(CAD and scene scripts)
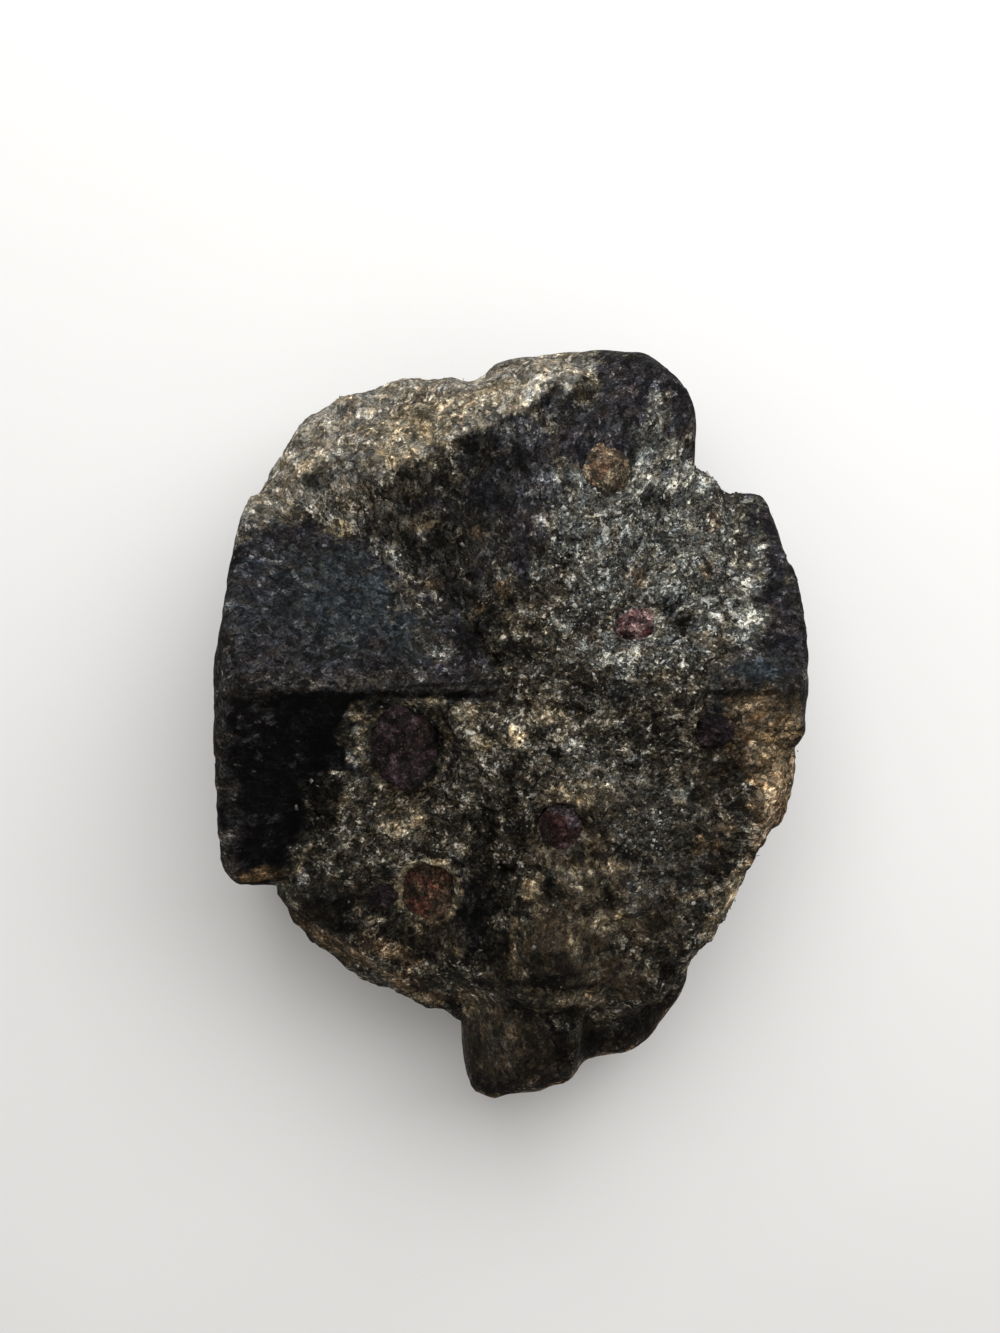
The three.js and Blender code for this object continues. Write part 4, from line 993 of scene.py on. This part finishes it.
def weather(points, normals):
    """The rock's stains and painted shade as masks for its finish: the tables seen from above, of which
    the dark one is partly painted shade, rust over the east end south of the ridge, a tan skin over the
    whole north-west slope that greys towards its foot, pale rims round garnets, cream patches underneath,
    and thin layers on the steep sides."""
    p = points - CROSSING
    x, y, z = p.T
    above = ramp(z, 9, 13)
    masks = {name: spots(p, STAINS[name]) * above for name in ROCK_STAINS}
    cloudy = clouds(points, 2.5, 66)
    across = y + 5 - 0.35 * (18 - z)
    east = ramp(x + cloudy, 17, 19.5) * ramp(7 - np.abs(across) + 3.5 * cloudy, -1, 3)
    masks["rust"] = np.maximum(masks["rust"], 0.7 * east * ramp(z, 4, 7))
    slope = (x + 8.2) * -0.441 + (y - 18.7) * 0.897 + 0.9 * clouds(points, 2, 61)
    north = ramp(y - 0.3 * (x + 12) + 1.2 * clouds(points, 2.5, 62), 16.5, 21)
    full = 0.3 + 0.7 * np.maximum(north, ramp(x, -9, -6))
    masks["tan"] = ramp(slope, -0.6, 1.2) * ramp(z, 5, 12) * ramp(-x, -9, -3) * full
    for name, radius, strength in RINGS:
        away = np.linalg.norm((points - middle_of(name))[:, :2], axis=-1)
        away += 0.3 * clouds(points, 1.0, 64)
        ring = strength * ramp(0.45 - np.abs(away - radius), 0, 0.35)
        masks["cream"] = np.maximum(masks["cream"], ring)
    under = 0.5 * ramp(clouds(points, 3.5, 63), -0.2, 0.5) * (1 - above)
    masks["cream"] = np.maximum(masks["cream"], under)
    masks["side"] = ramp(0.75 - normals[:, 2], 0, 0.35) * (1 - 0.7 * masks["tan"])
    return masks


def crystal_weather(points, normals, crust):
    """The crystals' stains and painted light: the rock's, the blue-grey coat of painted sheen, a smooth
    olive foot, brown on the west end and the ridge, black painted shade on the western faces turned
    south, and a rusty line where the foot's top turns down."""
    p = points - CROSSING
    x, y, z = p.T
    cloudy = clouds(points, 2.2, 71)
    west = ramp(-x + 1.2 * cloudy, 19.6, 21.9) * ramp(cloudy, -0.9, 0.2)
    ridge = ramp(1.7 - np.abs(y - 2.9 + 0.9 * cloudy), 0, 0.8) * ramp(z, 22, 24) * ramp(cloudy, -1.2, 0)
    # Painted shade: how far each face turns south, away from the lamp, sets where black is painted.
    shade = -normals[:, 1] + 0.5 * clouds(points, 1.6, 72) + 0.35 * clouds(points, 0.6, 73)
    line = ramp(0.5 - normals[:, 2], 0, 0.15) * ramp(normals[:, 2], -0.05, 0.12)
    line *= ramp(-y, 17, 20) * ramp(-normals[:, 1], 0.2, 0.7)
    masks = weather(points, normals)
    masks["rust"] = np.maximum(masks["rust"], line)
    masks["side"] *= np.maximum(crust, 0.3)
    masks["crust"] = crust
    # Painted sheen: the blue-grey coat on the north-tilted faces stands in for the lamp's reflection.
    masks["painted_sheen"] = spots(p, STAINS["painted_sheen"])
    masks["olive"] = np.maximum(spots(p, STAINS["olive"]), 0.9 * ramp(-y, 14, 17))
    masks["brown"] = np.maximum.reduce([west, 0.8 * ridge, 0.4 * ramp(cloudy, 0.1, 0.6)])
    # Black painted shade on the western faces that turn south.
    masks["black"] = ramp(shade, 0.05, 0.5) * ramp(-x, 2, 4) * ramp(z, 4, 8) * (1 - west)
    return masks


# ---- Operators ----


class STONE_OT_crystals(bpy.types.Operator):
    """Makes the twinned staurolite prisms"""

    bl_idname = "stone.crystals"
    bl_label = "Staurolite crystals"

    def execute(self, context):
        stone = context.scene.stone
        sizes, _ = sizes_of(stone)
        _, crust, points, normals = crystal_surface(*sizes)
        masks = crystal_weather(points, normals, crust)
        mesh = build_mesh("staurolite_prisms", points, stone_grid(sizes[0])[1], masks)
        add_piece(mesh, staurolite_finish(stone.crystals, stone.rock), "staurolite", CRYSTALS)
        return {"FINISHED"}


class STONE_OT_rock(bpy.types.Operator):
    """Makes the mica schist round the crystals"""

    bl_idname = "stone.rock"
    bl_label = "Schist"

    def execute(self, context):
        stone = context.scene.stone
        _, sizes = sizes_of(stone)
        _, points, normals = rock_surface(*sizes)
        mesh = build_mesh("schist_rock", points, stone_grid(sizes[0])[1], weather(points, normals))
        add_piece(mesh, schist_finish(stone.rock), "schist", ROCK)
        return {"FINISHED"}


class STONE_OT_garnets(bpy.types.Operator):
    """Makes the worn garnet crystals"""

    bl_idname = "stone.garnets"
    bl_label = "Garnets"

    def execute(self, context):
        stone = context.scene.stone
        own = stone.garnets
        tones = {
            "plum": ((own.plum, own.brown), -0.02),
            "black": ((own.black, own.plum), -0.05),
            "round": ((own.dark, own.maroon), -0.02),
            "red": ((own.red, own.russet), 0.03),
            "pink": ((own.pink, own.rose), 0.0),
            "rusty": ((own.rusty, stone.rock.cream), -0.03),
        }
        finishes = {
            kind: garnet_finish(f"garnet_{kind}", *parts, stone.rock) for kind, parts in tones.items()
        }
        crystals, rock = sizes_of(stone)
        skin, up = stone_skin(crystals, rock)
        ways = (skin - HEART) / np.linalg.norm(skin - HEART, axis=-1, keepdims=True)
        directions, faces = sphere_grid(own.squares, 0)
        edges = neighbours(faces)
        for name in GARNETS:
            kind, stand, widths = GARNET_KINDS.get(name, ("plum", 0.3, (1, 1, 1)))
            heart = middle_of(name)
            near = np.argsort(-(ways @ (heart - HEART)))[:SKIN_POINTS]
            out = up[near].mean(0) / np.linalg.norm(up[near].mean(0))
            level = np.median((skin[near] - heart) @ out)
            reach = reach_of(directions, triangles_of(name, heart))
            far = 0.6 * worn(reach, edges, own.wear) + 0.4 * reach.mean()
            far = far * (1 + 0.1 * clouds(heart + directions * far[:, None], 1.7, 97))
            arms = flattened(directions * far[:, None] * widths, out, max(level + stand, 0.4))
            rough = 0.45 * clouds(heart + arms, 1.3, 91) + 0.16 * clouds(heart + arms, 0.5, 95)
            rough *= min(stand + 0.2, 1.0) * ramp(arms @ out, -0.5, 0.5)
            arms = arms + out * rough[:, None]
            crust = ramp(level + 0.15 + 0.4 * clouds(heart + arms, 0.9, 93) - arms @ out, 0, 0.4)
            mesh = build_mesh(name + "_worn", kept_inside(heart + arms), faces, {"crust": crust})
            add_piece(mesh, finishes[kind], "garnet", name)
        return {"FINISHED"}


FLAKE_SEED = 11


class STONE_OT_flakes(bpy.types.Operator):
    """Scatters thin mica plates over the schist"""

    bl_idname = "stone.flakes"
    bl_label = "Mica flakes"

    def execute(self, context):
        stone = context.scene.stone
        own = stone.flakes
        crystals, rock = sizes_of(stone)
        points, normals = stone_skin(crystals, rock)
        crystal_far, crust, *_ = crystal_surface(*crystals)
        crusty = np.where(rock_surface(*rock)[0] > crystal_far, 1, crust)
        silver = spots(points - CROSSING, STAINS["silver"])
        likely = crusty * (0.05 + silver) * ramp(points[:, 2], 1, 4)
        draw = np.random.default_rng(FLAKE_SEED)
        at = draw.choice(len(points), own.count, p=likely / likely.sum())
        middle = points[at] + draw.normal(0, 0.1, (own.count, 3)) - 0.04 * normals[at]
        lean = normals[at] + draw.normal(0, 0.35, (own.count, 3))
        up = lean / np.linalg.norm(lean, axis=-1, keepdims=True)
        side = np.cross(up, draw.normal(0, 1, (own.count, 3)))
        side /= np.linalg.norm(side, axis=-1, keepdims=True)
        size = own.width / MM * draw.lognormal(0, 0.4, own.count)
        kind = np.where(silver[at] > 0.4, draw.random(own.count), 0.75 * draw.random(own.count))
        plates, faces = mica_plates(middle, up, side, size, draw.uniform(0.6, 1, own.count))
        mesh = build_mesh("mica_flakes", kept_inside(plates), faces, {"kind": np.repeat(kind, 8)})
        add_piece(mesh, flake_finish(own), "schist")
        return {"FINISHED"}


# The lamp's width and length, place and turn; the camera's sensor and lens in millimetres, and how
# far it stands from the crossing.
WINDOW_SIZE = (0.32, 0.26)
WINDOW_PLACE = (0.06, 0.16, 0.2)
WINDOW_TURN = (math.radians(-12), math.radians(12), 0)
WINDOW_COLOUR = (0.985, 0.995, 1.0)
SKY_COLOUR = (1.0, 0.975, 0.95, 1)
SENSOR = 36
LENS = 46.59
CAMERA_PLACE = (-0.8, 4.48)


class STONE_OT_stage(bpy.types.Operator):
    """Makes the pale table, the soft light and the camera overhead"""

    bl_idname = "stone.stage"
    bl_label = "Table, light and camera"

    def execute(self, context):
        own = context.scene.stone.stage
        scene = context.scene
        scene.view_settings.view_transform = "Standard"
        mesh = bpy.data.meshes.new("table")
        mesh.from_pydata([(-2, -2, 0), (2, -2, 0), (2, 2, 0), (-2, 2, 0)], [], [(0, 1, 2, 3)])
        mesh.materials.append(table_finish(own))
        lamp = bpy.data.lights.new("window", "AREA")
        lamp.shape = "RECTANGLE"
        lamp.size, lamp.size_y = WINDOW_SIZE
        lamp.energy = own.window
        lamp.color = WINDOW_COLOUR
        lens = bpy.data.cameras.new("camera")
        lens.sensor_width = SENSOR
        lens.lens = LENS
        lens.clip_start = 0.01
        table, window, camera = (bpy.data.objects.new(data.name, data) for data in (mesh, lamp, lens))
        for thing in (table, window, camera):
            scene.collection.objects.link(thing)
        window.location = WINDOW_PLACE
        window.rotation_euler = WINDOW_TURN
        camera.location = (*(CROSSING[:2] + CAMERA_PLACE) * MM, own.height)
        scene.camera = camera
        world = bpy.data.worlds.new("room")
        world.use_nodes = True
        back = world.node_tree.nodes["Background"]
        back.inputs["Color"].default_value = SKY_COLOUR
        back.inputs["Strength"].default_value = own.sky
        scene.world = world
        return {"FINISHED"}


class STONE_PT_panel(bpy.types.Panel):
    """Lists what can be made and changed"""

    bl_idname = "STONE_PT_panel"
    bl_label = "Staurolite cross"
    bl_space_type = "VIEW_3D"
    bl_region_type = "UI"
    bl_category = "Stone"

    def draw(self, context):
        stone = context.scene.stone
        for operator, own in OPERATORS:
            box = self.layout.box()
            box.operator(operator.bl_idname)
            if own:
                settings = getattr(stone, own)
                for key in settings.__annotations__:
                    box.prop(settings, key)


OPERATORS = [
    (STONE_OT_crystals, "crystals"),
    (STONE_OT_rock, "rock"),
    (STONE_OT_garnets, "garnets"),
    (STONE_OT_flakes, "flakes"),
    (STONE_OT_stage, "stage"),
]
CLASSES = [
    CrystalSettings,
    RockSettings,
    GarnetSettings,
    FlakeSettings,
    StageSettings,
    StoneSettings,
    *(operator for operator, _ in OPERATORS),
    STONE_PT_panel,
]


def register():
    for cls in CLASSES:
        bpy.utils.register_class(cls)
    bpy.types.Scene.stone = PointerProperty(type=StoneSettings)


def unregister():
    del bpy.types.Scene.stone
    for cls in reversed(CLASSES):
        bpy.utils.unregister_class(cls)


def main():
    """Makes everything in order."""
    register()
    bpy.ops.stone.crystals()
    bpy.ops.stone.rock()
    bpy.ops.stone.garnets()
    bpy.ops.stone.flakes()
    bpy.ops.stone.stage()


if __name__ == "__main__":
    main()
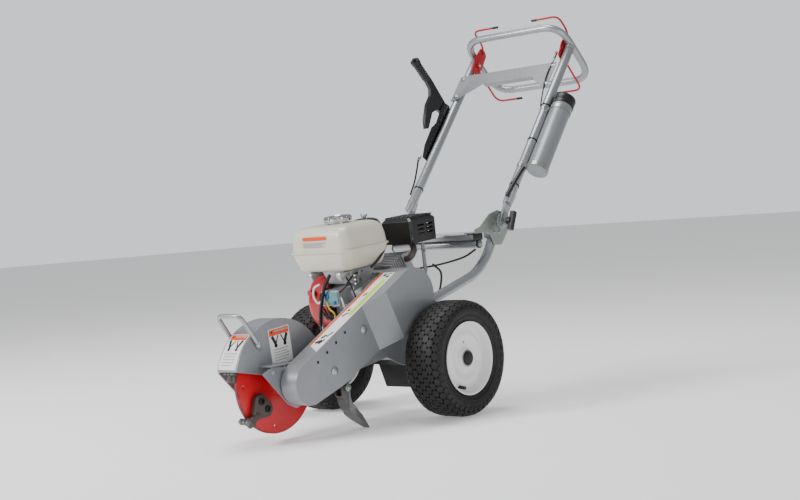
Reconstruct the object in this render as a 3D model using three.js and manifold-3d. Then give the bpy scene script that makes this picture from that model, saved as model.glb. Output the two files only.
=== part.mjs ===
// Walk-behind stump grinder: a belt-driven cutting disc at the front of a two-wheeled frame, with a
// horizontal-shaft petrol engine on the deck and a folding loop handle behind.
// Millimetres. +Z up, +Y to the rear (operator), +X to the machine's left.
// The shapes are laid out from a point on the ground under the axle; the exported group is shifted
// so that its origin is the bottom centre of the whole machine.
import * as THREE from "three";
import { mergeVertices } from "three/addons/utils/BufferGeometryUtils.js";
import Module from "manifold-3d";

// ---------------------------------------------------------------- driving dimensions
const GAP = 0.3; // clearance between touching pieces
const SHEET = 3; // sheet-metal thickness

const WHEEL_R = 165; // 13-inch pneumatic tyre
const TRACK_HALF = 253.3;
const TYRE_HALF_W = 62;
const RIM_R = 99;
const AXLE_R = 10;

const SHAFT = { y: -479, z: 160 }; // cutter shaft
const DISC_R = 141;
const TOOTH_R = 160;
const SHAFT_R = 15;
const DISC_X = 8;
const HOOD_R = 170;
const HOOD_X = [-34, 42];

const CRANK = { y: -78, z: 345 }; // engine crankshaft
const ENGINE_PITCH = 5; // degrees, nose down
const COWL_R = 99.5;
const DRIVE_PULLEY_R = 52;
const DRIVEN_PULLEY_R = 38;
const BELT_X = [112, 136];
const BELT_T = 8;

const PLATE_X = 84; // inner face of the frame's side plates
const PLATE_T = 5;
const GUARD_X = [96, 150, 185]; // belt guard: open back, arm face, upper box face
const GUARD_FRONT = { y: SHAFT.y, z: 157, r: 58 };
const GUARD_REAR = { y: -75, z: 350, r: 82 };

const FRAME_TUBE_R = 15;
const FRAME_TUBE_X = 165;
const PIVOT = { y: 358, z: 541 }; // handle pivot
const HANDLE_LEAN = 39.4; // degrees back from upright
const HANDLE_X = 198.8;
const HANDLE_R = 15;
const HANDLE_OFFSET = -22; // the tubes run this far in front of the pivot
const HANDLE_TOP = 695;
const RING = { z: 711, front: 89, rear: 151, corner: 75, tilt: 4.8, r: 12 };

const CANISTER = { x: 246.8, y: -3, r: 33.5, low: 186, high: 486, cap: 38 };
const BRAKE = { x: -226.3, y: -45, z: 473 }; // park brake lever's pivot, in the handle's frame
const FOOT = { x: 115, y: -328, z: 124 }; // prop foot's pivot

// ---------------------------------------------------------------- materials
const paint = (color, metalness, roughness) =>
  new THREE.MeshStandardMaterial({ color, metalness, roughness, flatShading: true });
const FINISH = {
  silver: () => paint(0x9a9da1, 0.5, 0.45),
  tube: () => paint(0xb9bcc1, 0.6, 0.4),
  red: () => paint(0xc3141c, 0.1, 0.4),
  black: () => paint(0x17171a, 0.1, 0.6),
  rubber: () => paint(0x2b2523, 0, 0.9),
  white: () => paint(0xeeeeee, 0, 0.4),
  cream: () => paint(0xe4e0d2, 0, 0.45),
  zinc: () => paint(0xb8beb8, 0.85, 0.3),
  chrome: () => paint(0xdcdcdc, 1, 0.12),
  cast: () => paint(0x5b524b, 0.7, 0.6),
  alloy: () => paint(0x9c9d9e, 0.8, 0.5),
};

// ---------------------------------------------------------------- solids
const wasm = await Module();
wasm.setup();

const bare = (geometry) => {
  const g = geometry.index ? geometry.toNonIndexed() : geometry.clone();
  g.deleteAttribute("normal");
  g.deleteAttribute("uv");
  return mergeVertices(g, 1e-3);
};

// The closed solid of a geometry, with its faces turned outwards.
function solid(geometry) {
  const g = bare(geometry);
  const corners = [];
  for (let i = 0; i < g.index.count; i += 3) {
    const [a, b, c] = g.index.array.subarray(i, i + 3);
    if (a !== b && b !== c && c !== a) corners.push([a, b, c]);
  }
  const build = (triangles) =>
    new wasm.Manifold(
      new wasm.Mesh({
        numProp: 3,
        vertProperties: new Float32Array(g.attributes.position.array),
        triVerts: new Uint32Array(triangles.flat()),
      }),
    );
  const made = build(corners);
  return made.volume() < 0 ? build(corners.map(([a, b, c]) => [a, c, b])) : made;
}

function geometryOf(made) {
  const mesh = made.getMesh();
  const points = new Float32Array(mesh.numVert * 3);
  for (let i = 0; i < mesh.numVert; i++) {
    points.set(mesh.vertProperties.subarray(i * mesh.numProp, i * mesh.numProp + 3), i * 3);
  }
  const g = new THREE.BufferGeometry();
  g.setAttribute("position", new THREE.BufferAttribute(points, 3));
  g.setIndex(new THREE.BufferAttribute(new Uint32Array(mesh.triVerts), 1));
  return g;
}

const join = (first, ...others) =>
  geometryOf(others.reduce((sum, g) => sum.add(solid(g)), solid(first)));
const cut = (body, ...tools) =>
  geometryOf(tools.reduce((left, g) => left.subtract(solid(g)), solid(body)));
const common = (a, b) => geometryOf(solid(a).intersect(solid(b)));

// ---------------------------------------------------------------- shape helpers
const rad = THREE.MathUtils.degToRad;

// A box given by its low and high corners.
function box(x0, x1, y0, y1, z0, z1) {
  const g = new THREE.BoxGeometry(x1 - x0, y1 - y0, z1 - z0);
  return g.translate((x0 + x1) / 2, (y0 + y1) / 2, (z0 + z1) / 2);
}

// A cylinder along X from x0 to x1.
function rodX(r, x0, x1, y, z, sides = 24) {
  const g = new THREE.CylinderGeometry(r, r, x1 - x0, sides);
  return g.rotateZ(-Math.PI / 2).translate((x0 + x1) / 2, y, z);
}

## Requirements
Filter the entries and copy out every line with the word "finishes".

## Reply to the task
The three.js and Blender code for this object continues. Write part 4, from line 993 of scene.py on. This part finishes it.
        finishes = {
            add_piece(mesh, finishes[kind], "garnet", name)